3 ways India is making drug use safer

© Gemma Taylor for Frontline AIDS

Earlier this year, India's first ever published data on drug use estimated that the country is home to around 850,000 people who use drugs. Here’s how our partner, India HIV/AIDS Alliance, is at the forefront of providing harm reduction services to keep people healthy.

India is massive. It is the world’s largest democracy, with a population of 1.2 billion people of whom 2.1 million are living with HIV. This makes it the country with the third highest population of people living with HIV globally, after South Africa and Nigeria.

During the period 2000-2015, the annual estimated number of new HIV infections decreased by 66%, however this pace of decline is not fast enough to meet global HIV targets.

The HIV epidemic in India is concentrated in specific regions and populations. One such population is people who use drugs, who are considered a high-risk group for contracting HIV and are one of a few marginalised communities that receive Targeted Interventions (TI).

Here, we explore three such harm reduction interventions that focus on preventing new HIV infections among people who use drugs.

1. Working with the government to understand drug trafficking

Heroin is one of the mostly widely available drugs in India. It enters the country through two main routes. The first originates from Afghanistan (where 85% of the world’s opium is grown) and moves through Pakistan and into north-west India. The second route is from Myanmar where heroin and ATS (Amphetamine type substances) enter India through the north-eastern states such as Manipur.

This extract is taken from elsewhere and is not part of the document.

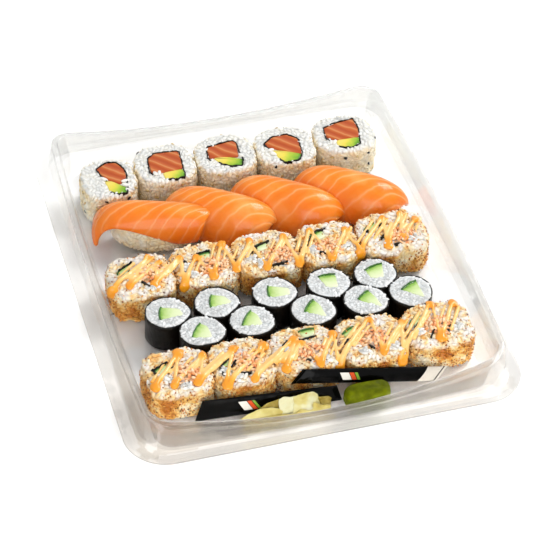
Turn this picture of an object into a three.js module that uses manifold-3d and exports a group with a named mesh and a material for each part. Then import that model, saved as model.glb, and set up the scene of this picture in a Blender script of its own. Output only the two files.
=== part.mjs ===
// A takeaway sushi tray: an open tray of clear plastic with a raised double-walled rim, filled with
// inside-out rolls, salmon nigiri, cucumber rolls, two sauce sachets, pickled ginger and wasabi.
// Millimetres, +Z up, +Y to the back row. The origin is the middle of the underside of the floor.
import * as THREE from 'three';
import { ConvexGeometry } from 'three/addons/geometries/ConvexGeometry.js';
import { mergeVertices } from 'three/addons/utils/BufferGeometryUtils.js';
import Module from 'manifold-3d';

const wasm = await Module();
wasm.setup();

// ---- Driving dimensions -------------------------------------------------------------------------

const GAP = 0.3; // clear space between pieces that touch

// Tray
const TRAY_WIDTH = 224;
const TRAY_DEPTH = 268.8;
const TRAY_CORNER = 23.7; // plan radius of the flange corners
const SHEET = 0.8; // thickness of the plastic
const FLANGE_HEIGHT = 7; // underside of the flange above the floor's underside
const FLANGE_BREADTH = 7.5;
const CREST_HEIGHT = 28.7; // top of the rim at the corners and along both sides
const CREST_DIP = 12.6; // how far the rim drops in the middle of the front and the back
const CREST_DIP_POWER = 6; // how suddenly it drops behind the corners
const CREST_OUTER = 11.2; // inset of the crest's outer edge from the flange edge
const CREST_INNER = 14.2;
const CREST_ROUND = [0.6, 1.1]; // rounding of the crest's edges, sideways and down
const CREST_BOW = 4; // how far the crest bulges out in the middle of each side
const FLANGE_BOW = 1.5; // bulge of the flange's inner edge
const FLOOR_INSET = 20.4;
const FLOOR_FILLET = 2.2; // radius where the inner wall meets the floor
const FLOOR_BOW = 3.5; // bulge of the floor's front and back edges
const FLOOR_SIDE_BOW = 0.6;
const INNER_CORNER = 9; // smallest plan radius inside the tray
const CORNER_STEPS = 5;
const SIDE_STEPS = 5;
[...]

Through the Hridiya programme, our partner Alliance India provides services for people who use drugs in three locations in north and north-east India:

  • Uttar Pradesh, which has a population of 200 million and the highest HIV prevalence amongst high-risk groups in select states and the estimated population of people who inject drugs is 13,500
  • Uttarakhand
  • Delhi

Uttar Pradesh and Uttarakhand share an open border with Nepal, which doubles up as a popular transit route for drugs from India into Nepal. In response, the Hridiya project has invested in ‘TI PLUS’ – an additional Targeted Intervention that operates in this area – to provide needle and syringe programmes to approximately 120 people who inject drugs and train community-based mentors to enrole those hardest to reach. By providing ongoing support and a telephone helpline, services to prevent HIV are more community friendly and accessible.

Six years after the initial phase of this project, the State AIDS Control Programme in Manipur has expanded these harm reduction services, including community distribution of Naloxone – a life-saving drug that can reverse the effects of an opioid overdose when it is given in time.

2. Testing and treating Hepatitis C

Globally, half of the 15.6 million people who inject drugs are living with Hepatitis C – a liver infection caused by the Hepatitis C virus (HCV) – and a quarter are living with HIV. Those enrolled in the TI programme receive access to life-saving Hepatitis C testing and treatment support.

In 2018, the government of India launched the national viral Hepatitis control programme with a focus on treating Hepatitis C among people who inject drugs. Alliance India contributed to the development of the national policy and guidelines to test and treat it among people who inject drugs.

Now, Alliance India colleagues are mobilising communities of people who inject drugs to test for the virus and advocating to integrate Hepatitis C treatment within existing government clinics such as antiretroviral treatment (ART) centres.

The final initiative is to pilot opioid substitution (OST) centres in community locations, and identify other locations to distribute clean needles and syringes. This enables people to access services in informal locations, often in people’s homes, which are closer and easier to reach.

3. Providing women who use drugs with tailored services to reduce violence

In New Delhi, Alliance India lead Women Initiated New Goals for Safety (WINGS), a research project that supports women who inject drugs in Pune. They also take the lead in making sure harm reduction services are female-friendly.

In the district of Punjab for example, together with the Punjab State AIDS Control Society, there are plans to set up a drop-in centre exclusively for women who inject drugs. Here, they will receive harm reduction as well as sexual and reproductive health and rights services, and social protection support for their families in a ‘one stop shop’.